» EXERCISE BRIEF
Look below for the line containing "const cap = new THREE.Group();" and the line containing "obj.matrix_parent_inverse = Matrix.Identity(4)"; repeat exactly those two lines and all lines between them, and nothing else.
[start INFORMATION PROVIDED]
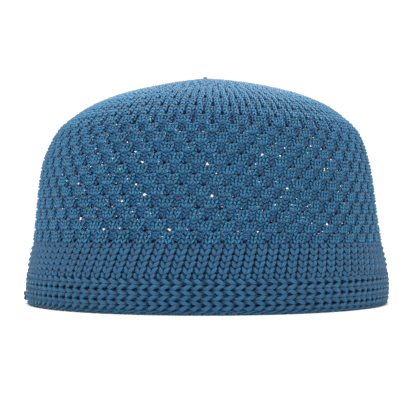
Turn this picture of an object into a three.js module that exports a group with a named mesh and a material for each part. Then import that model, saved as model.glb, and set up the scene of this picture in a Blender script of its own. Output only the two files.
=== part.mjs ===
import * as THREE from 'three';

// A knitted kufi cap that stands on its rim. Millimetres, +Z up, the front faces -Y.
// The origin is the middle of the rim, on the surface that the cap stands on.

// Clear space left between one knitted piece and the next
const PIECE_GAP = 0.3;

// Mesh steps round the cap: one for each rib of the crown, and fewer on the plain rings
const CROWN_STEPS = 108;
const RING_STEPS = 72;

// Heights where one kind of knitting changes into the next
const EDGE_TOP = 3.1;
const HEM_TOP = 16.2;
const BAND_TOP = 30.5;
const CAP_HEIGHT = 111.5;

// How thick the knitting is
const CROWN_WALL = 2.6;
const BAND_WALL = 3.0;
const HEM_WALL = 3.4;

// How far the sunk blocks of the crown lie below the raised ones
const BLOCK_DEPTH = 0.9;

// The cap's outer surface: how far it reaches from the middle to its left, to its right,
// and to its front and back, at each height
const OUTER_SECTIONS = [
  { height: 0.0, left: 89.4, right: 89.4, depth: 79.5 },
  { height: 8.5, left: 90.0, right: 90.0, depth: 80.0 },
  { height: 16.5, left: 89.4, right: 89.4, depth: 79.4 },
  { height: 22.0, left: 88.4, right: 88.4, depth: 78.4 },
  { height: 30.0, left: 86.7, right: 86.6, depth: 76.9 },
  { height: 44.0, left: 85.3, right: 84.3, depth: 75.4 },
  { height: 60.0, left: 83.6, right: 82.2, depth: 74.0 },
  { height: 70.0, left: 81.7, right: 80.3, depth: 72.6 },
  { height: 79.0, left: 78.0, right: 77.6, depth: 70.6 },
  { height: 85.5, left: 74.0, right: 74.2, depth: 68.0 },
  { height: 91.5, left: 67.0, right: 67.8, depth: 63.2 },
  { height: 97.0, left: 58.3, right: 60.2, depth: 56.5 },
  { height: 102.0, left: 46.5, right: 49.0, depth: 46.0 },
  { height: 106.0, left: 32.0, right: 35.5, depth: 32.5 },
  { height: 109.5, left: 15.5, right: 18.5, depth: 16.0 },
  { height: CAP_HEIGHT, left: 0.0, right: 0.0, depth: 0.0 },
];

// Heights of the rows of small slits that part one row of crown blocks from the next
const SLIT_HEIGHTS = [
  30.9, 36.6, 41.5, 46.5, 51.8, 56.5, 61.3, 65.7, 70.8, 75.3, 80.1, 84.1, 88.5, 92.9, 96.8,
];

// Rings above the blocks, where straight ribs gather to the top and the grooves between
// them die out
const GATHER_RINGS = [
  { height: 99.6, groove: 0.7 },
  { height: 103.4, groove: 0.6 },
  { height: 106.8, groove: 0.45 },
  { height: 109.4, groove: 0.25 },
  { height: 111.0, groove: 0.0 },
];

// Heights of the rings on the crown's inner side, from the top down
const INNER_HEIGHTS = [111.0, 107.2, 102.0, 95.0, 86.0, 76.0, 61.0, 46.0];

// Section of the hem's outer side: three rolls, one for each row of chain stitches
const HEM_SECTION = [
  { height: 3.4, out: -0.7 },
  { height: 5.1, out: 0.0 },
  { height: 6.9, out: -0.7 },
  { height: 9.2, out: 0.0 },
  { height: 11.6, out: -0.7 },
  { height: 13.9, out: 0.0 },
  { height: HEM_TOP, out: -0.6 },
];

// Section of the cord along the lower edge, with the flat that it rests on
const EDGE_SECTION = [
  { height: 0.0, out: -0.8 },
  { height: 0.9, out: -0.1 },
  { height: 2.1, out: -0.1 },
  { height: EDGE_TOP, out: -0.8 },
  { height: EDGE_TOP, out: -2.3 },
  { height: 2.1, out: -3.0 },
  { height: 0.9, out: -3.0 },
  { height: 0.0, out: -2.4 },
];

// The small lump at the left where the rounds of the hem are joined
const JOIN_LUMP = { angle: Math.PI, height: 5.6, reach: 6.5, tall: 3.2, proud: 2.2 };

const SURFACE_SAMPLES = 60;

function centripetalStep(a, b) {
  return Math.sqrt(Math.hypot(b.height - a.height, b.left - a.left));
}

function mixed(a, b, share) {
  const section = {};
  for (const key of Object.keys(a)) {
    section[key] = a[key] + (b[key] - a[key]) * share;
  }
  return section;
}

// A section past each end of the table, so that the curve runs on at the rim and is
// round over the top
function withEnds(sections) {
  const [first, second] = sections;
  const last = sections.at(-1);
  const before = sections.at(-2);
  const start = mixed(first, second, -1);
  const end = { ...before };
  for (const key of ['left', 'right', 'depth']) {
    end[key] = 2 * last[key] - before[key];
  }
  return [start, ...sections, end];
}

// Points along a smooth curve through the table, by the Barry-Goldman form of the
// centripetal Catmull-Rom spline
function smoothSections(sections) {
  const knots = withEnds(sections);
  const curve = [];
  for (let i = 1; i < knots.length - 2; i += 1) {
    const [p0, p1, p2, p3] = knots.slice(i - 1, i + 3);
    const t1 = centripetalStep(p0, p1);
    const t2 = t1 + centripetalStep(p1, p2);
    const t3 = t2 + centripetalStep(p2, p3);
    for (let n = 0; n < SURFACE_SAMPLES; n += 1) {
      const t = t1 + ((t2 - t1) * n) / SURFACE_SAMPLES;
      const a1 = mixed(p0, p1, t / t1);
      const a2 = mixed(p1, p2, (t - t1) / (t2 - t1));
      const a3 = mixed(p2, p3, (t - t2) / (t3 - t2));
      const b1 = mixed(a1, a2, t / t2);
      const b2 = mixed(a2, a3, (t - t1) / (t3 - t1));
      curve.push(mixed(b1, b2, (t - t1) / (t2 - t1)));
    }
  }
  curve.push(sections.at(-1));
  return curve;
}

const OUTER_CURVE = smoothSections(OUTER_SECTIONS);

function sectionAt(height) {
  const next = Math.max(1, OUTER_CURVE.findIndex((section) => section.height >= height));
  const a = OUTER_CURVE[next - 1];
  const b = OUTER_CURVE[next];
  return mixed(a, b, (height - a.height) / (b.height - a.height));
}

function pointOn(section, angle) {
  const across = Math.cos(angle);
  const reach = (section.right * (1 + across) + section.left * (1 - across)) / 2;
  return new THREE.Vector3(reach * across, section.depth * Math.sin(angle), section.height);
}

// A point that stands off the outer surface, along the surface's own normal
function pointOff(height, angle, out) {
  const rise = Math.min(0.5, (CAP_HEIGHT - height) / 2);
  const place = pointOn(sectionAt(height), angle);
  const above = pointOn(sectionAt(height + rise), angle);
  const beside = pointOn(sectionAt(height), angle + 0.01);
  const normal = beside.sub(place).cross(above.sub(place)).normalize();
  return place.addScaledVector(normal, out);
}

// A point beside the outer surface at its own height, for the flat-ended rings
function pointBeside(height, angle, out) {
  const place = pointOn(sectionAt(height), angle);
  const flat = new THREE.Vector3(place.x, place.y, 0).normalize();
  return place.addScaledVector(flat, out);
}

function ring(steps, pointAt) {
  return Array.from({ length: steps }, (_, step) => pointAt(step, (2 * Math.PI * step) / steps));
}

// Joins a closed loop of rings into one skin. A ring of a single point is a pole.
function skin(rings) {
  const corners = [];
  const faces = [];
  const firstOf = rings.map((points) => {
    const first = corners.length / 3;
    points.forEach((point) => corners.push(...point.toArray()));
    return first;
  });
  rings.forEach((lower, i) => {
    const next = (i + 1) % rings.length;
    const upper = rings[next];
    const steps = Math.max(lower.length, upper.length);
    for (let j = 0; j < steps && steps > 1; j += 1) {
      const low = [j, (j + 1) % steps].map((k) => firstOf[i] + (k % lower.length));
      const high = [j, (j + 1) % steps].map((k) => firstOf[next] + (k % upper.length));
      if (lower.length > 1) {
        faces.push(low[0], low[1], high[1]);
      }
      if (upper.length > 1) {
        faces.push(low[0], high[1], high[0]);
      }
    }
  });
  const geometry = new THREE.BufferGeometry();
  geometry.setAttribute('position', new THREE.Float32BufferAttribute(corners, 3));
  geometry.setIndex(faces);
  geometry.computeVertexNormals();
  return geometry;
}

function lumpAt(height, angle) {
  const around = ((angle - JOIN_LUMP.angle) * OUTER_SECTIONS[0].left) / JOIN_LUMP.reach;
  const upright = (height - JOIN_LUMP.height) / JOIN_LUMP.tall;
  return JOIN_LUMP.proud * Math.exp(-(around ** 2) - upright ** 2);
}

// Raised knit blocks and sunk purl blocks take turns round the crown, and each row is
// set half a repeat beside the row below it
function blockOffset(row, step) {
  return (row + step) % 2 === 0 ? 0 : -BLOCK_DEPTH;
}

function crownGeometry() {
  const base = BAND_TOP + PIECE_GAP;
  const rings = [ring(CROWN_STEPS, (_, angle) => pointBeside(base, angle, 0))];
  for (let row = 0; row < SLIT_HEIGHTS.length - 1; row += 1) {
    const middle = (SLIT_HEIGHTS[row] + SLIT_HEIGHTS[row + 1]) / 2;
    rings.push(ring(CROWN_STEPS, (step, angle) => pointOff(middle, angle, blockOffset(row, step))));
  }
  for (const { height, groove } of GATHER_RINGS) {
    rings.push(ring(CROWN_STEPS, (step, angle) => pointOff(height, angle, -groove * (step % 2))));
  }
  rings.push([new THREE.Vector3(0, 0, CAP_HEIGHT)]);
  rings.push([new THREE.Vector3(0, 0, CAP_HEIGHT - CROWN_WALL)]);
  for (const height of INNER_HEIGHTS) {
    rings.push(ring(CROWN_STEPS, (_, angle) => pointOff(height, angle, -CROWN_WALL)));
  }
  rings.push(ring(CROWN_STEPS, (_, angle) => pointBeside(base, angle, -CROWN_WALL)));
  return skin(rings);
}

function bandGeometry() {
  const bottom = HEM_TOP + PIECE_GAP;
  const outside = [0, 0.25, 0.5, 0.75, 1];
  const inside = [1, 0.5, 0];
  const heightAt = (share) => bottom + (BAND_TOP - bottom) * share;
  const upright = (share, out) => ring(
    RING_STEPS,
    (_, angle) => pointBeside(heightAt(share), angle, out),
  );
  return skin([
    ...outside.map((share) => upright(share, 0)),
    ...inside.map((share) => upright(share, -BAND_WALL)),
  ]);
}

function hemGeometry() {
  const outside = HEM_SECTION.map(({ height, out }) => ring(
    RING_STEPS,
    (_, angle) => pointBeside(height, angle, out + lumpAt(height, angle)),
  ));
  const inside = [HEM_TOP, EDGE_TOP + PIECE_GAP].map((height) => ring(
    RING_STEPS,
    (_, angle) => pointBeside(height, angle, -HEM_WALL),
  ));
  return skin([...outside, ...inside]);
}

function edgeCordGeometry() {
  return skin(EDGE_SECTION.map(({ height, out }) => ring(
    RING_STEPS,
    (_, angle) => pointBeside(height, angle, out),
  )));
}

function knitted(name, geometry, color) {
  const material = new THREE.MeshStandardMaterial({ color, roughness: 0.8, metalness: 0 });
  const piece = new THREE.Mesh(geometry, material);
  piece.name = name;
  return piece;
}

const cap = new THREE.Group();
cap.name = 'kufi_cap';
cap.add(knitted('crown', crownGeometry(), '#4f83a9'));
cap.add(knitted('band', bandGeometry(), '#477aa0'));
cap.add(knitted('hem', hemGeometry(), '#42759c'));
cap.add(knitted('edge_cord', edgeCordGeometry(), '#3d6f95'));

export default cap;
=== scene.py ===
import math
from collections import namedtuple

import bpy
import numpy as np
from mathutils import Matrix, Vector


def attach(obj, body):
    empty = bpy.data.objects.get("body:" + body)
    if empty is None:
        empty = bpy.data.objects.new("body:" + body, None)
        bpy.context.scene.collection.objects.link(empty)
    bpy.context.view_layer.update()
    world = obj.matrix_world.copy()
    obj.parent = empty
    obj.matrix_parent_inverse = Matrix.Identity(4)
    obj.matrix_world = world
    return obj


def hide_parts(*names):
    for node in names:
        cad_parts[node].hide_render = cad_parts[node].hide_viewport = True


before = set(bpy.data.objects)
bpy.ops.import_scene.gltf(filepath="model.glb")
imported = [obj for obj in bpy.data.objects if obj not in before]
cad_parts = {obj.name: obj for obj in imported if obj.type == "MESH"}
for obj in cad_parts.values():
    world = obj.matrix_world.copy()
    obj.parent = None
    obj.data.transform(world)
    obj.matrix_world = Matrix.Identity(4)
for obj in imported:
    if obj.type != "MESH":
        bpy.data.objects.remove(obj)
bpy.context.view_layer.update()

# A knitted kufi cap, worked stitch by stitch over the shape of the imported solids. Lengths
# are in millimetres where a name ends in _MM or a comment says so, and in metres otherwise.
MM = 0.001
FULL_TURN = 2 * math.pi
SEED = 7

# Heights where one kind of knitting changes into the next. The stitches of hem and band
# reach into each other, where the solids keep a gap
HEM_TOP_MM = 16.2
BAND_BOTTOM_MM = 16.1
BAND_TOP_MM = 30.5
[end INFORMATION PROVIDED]
» EXERCISE OUTPUT
const cap = new THREE.Group();
cap.name = 'kufi_cap';
cap.add(knitted('crown', crownGeometry(), '#4f83a9'));
cap.add(knitted('band', bandGeometry(), '#477aa0'));
cap.add(knitted('hem', hemGeometry(), '#42759c'));
cap.add(knitted('edge_cord', edgeCordGeometry(), '#3d6f95'));

export default cap;
=== scene.py ===
import math
from collections import namedtuple

import bpy
import numpy as np
from mathutils import Matrix, Vector


def attach(obj, body):
    empty = bpy.data.objects.get("body:" + body)
    if empty is None:
        empty = bpy.data.objects.new("body:" + body, None)
        bpy.context.scene.collection.objects.link(empty)
    bpy.context.view_layer.update()
    world = obj.matrix_world.copy()
    obj.parent = empty
    obj.matrix_parent_inverse = Matrix.Identity(4)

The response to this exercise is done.